My name is David, and I’m 35 years old. I live in Sydney, Australia, and I work as a social worker. I’m a survivor of child neglect and abuse. I have always struggled with low self-esteem, an unrelenting inner critic, loneliness, anxiety, and depression. In other words, my childhood left a deep sense of trauma that I came to overcome later through psychotherapy.

My father is an alcoholic and my mother has severe depression and is a gambling addict. My mother built up the courage one day to leave my father. We moved a lot because he would find us with private investigators. By the time I was 14 I had gone to 9 different schools. I missed so much school and was very behind. I felt embarrassed about this and eventually stopped going to school.

Due to mom’s gambling addiction, I would often be left alone for long periods of time with my brother who was abusive to me. Food was scarce which came from charity hampers because all of the money was spent on poker machines.

It didn’t matter if I cried, I was angry or I was a good boy; nothing received attention and love. I had to learn to care for myself. I withdrew, and I learned that disappearing into an inner world was the only way to cope.

Looking for comfort in education, relationships and alcohol

Feeling lost and alone as a teenager, I turned to spirituality to find direction and meaning in life. Although I explored various practices, I ultimately abandoned my spirituality because I felt inadequate due to my lack of education, which left me with a gaping hole inside.

With a renewed focus, I dedicated myself to education, completing high school and attending university. Throughout my studies, I excelled and received numerous accolades, but I still longed for the love, safety, and support that I craved deep inside.

Unfortunately, my quest for love led me to abusive relationships, and I remained in one for nine years because I didn’t believe I deserved better. Eventually, I met a beautiful soul. We hit it off right away. It was everything I had dreamt of. It is loving, mutual, reciprocal, and affectionate. I finally felt safe and loved for the first time in my life.

Things were going so well in my relationship, but for some reason, I started drinking alcohol. I didn’t know why; I just felt something was wrong, and I hated myself for it, as I now had everything going for me.

I eventually realised that because I felt safe for the first time in my life, the painful memories I had buried inside were finally coming to the surface, and I wasn’t coping because they were unbearable. Alcohol provided instant relief, but it destroyed my life and my beautiful relationship.

Finding hope and direction through psychotherapy

My partner and friends helped me get into a specialist rehab for people who had experienced childhood trauma. There, I was finally able to process and uncover what happened to me as a child.
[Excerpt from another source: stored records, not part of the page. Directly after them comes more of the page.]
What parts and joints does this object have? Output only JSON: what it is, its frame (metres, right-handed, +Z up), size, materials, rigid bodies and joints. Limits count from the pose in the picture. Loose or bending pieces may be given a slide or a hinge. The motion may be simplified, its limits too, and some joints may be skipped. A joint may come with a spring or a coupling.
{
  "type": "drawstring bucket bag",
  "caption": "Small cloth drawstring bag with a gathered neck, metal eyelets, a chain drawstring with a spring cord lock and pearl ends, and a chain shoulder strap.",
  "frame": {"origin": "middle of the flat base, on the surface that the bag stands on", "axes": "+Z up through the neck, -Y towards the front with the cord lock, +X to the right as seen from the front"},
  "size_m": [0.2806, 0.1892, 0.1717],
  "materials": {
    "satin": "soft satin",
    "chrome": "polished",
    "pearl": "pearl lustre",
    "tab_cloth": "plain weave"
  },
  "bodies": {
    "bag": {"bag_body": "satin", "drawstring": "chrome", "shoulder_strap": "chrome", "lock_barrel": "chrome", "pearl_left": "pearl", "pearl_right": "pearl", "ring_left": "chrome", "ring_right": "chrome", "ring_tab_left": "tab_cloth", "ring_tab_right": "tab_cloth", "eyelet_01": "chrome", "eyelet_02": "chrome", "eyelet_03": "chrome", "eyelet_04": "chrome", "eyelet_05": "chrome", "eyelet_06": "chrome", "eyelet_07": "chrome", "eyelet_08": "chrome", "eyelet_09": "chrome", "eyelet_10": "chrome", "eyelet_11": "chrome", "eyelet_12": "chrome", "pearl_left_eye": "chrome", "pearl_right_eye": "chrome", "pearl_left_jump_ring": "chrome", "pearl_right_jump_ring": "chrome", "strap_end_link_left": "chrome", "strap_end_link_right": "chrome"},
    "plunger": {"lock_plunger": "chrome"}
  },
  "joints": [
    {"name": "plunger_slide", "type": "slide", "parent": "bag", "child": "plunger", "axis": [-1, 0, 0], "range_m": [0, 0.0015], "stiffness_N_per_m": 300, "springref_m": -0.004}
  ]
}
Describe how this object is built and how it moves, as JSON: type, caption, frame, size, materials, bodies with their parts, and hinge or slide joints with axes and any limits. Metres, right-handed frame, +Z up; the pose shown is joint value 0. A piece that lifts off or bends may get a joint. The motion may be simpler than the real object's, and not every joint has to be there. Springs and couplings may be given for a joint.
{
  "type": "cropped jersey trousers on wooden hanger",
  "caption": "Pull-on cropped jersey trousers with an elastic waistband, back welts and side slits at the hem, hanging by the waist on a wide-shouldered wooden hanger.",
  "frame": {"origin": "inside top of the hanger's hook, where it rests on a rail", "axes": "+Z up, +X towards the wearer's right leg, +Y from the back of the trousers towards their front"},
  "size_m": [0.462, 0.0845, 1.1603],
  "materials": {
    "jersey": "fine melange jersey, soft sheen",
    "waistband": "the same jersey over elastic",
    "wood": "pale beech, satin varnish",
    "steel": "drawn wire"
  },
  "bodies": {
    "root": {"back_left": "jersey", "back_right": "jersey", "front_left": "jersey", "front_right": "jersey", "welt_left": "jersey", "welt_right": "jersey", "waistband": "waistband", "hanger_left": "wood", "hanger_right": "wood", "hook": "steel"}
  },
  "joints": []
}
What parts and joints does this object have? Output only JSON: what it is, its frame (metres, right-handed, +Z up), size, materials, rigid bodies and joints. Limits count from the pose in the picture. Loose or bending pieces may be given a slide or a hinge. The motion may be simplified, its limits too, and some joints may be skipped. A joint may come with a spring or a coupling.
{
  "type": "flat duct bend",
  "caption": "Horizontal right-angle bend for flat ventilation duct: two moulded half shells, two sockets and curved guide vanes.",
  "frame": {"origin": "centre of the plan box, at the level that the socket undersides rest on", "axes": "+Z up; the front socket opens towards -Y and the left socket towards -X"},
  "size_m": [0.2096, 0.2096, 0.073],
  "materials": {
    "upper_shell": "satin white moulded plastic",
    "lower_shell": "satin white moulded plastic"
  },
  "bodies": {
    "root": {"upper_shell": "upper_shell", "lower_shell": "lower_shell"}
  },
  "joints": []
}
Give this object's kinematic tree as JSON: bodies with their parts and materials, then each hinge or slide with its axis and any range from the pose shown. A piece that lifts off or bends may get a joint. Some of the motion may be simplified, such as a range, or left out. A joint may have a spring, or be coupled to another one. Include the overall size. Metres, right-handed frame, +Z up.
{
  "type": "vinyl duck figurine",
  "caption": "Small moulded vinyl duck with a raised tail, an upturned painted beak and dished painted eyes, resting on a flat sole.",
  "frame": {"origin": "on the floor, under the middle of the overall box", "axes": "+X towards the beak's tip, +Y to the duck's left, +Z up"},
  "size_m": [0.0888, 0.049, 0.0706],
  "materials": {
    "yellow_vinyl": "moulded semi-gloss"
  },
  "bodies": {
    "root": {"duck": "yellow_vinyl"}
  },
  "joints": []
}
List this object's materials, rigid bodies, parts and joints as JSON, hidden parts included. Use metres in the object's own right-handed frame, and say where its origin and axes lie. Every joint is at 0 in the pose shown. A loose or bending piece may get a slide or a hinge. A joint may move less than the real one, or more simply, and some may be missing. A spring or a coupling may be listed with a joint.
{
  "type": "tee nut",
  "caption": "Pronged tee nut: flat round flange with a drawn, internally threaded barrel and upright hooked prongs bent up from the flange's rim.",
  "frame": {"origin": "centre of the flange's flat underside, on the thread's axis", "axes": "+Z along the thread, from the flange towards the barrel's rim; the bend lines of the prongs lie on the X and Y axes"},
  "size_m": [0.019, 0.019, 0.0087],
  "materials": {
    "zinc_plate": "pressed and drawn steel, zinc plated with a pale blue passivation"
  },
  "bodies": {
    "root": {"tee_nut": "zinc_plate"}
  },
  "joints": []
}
I did group therapy and intensive work with a psychotherapist. Together we explored my childhood trauma and, with guided imagery and psychotherapy techniques which uncovered buried memories. We also worked on handing back the shame I internalised using these techniques. The experience was so liberating, and I felt so powerful. It finally felt like a sense of hope and direction in my life.

I reconnected with my spirituality and started practising meditation once more. I never picked up a drink again. Together we are doing further inner child work, and I am learning to provide for myself what my parents never could. The work has been very hard and painful, but it has been worth it. I have a sense of freedom, direction and hope. Without that intensive psychotherapy, I most likely would have ended up an alcoholic like my father, trying to escape from the pain within.

Closing words

I am now living a life of freedom and self-love, something that was never possible before I went through this journey. Psychotherapy has enabled me to reconnect with my spirituality, release the craving for love from others and provide myself with what I needed all along – unconditional love and support. It’s liberating knowing that I can take control of my own life story without relying on anyone else for validation or comfort. With continued psychotherapy sessions and meditation practice, I have found strength within myself to move past my trauma. The journey has been long and hard, but it has changed my life in ways I could have never imagined, and I will be forever grateful for the opportunity to heal, learn and grow.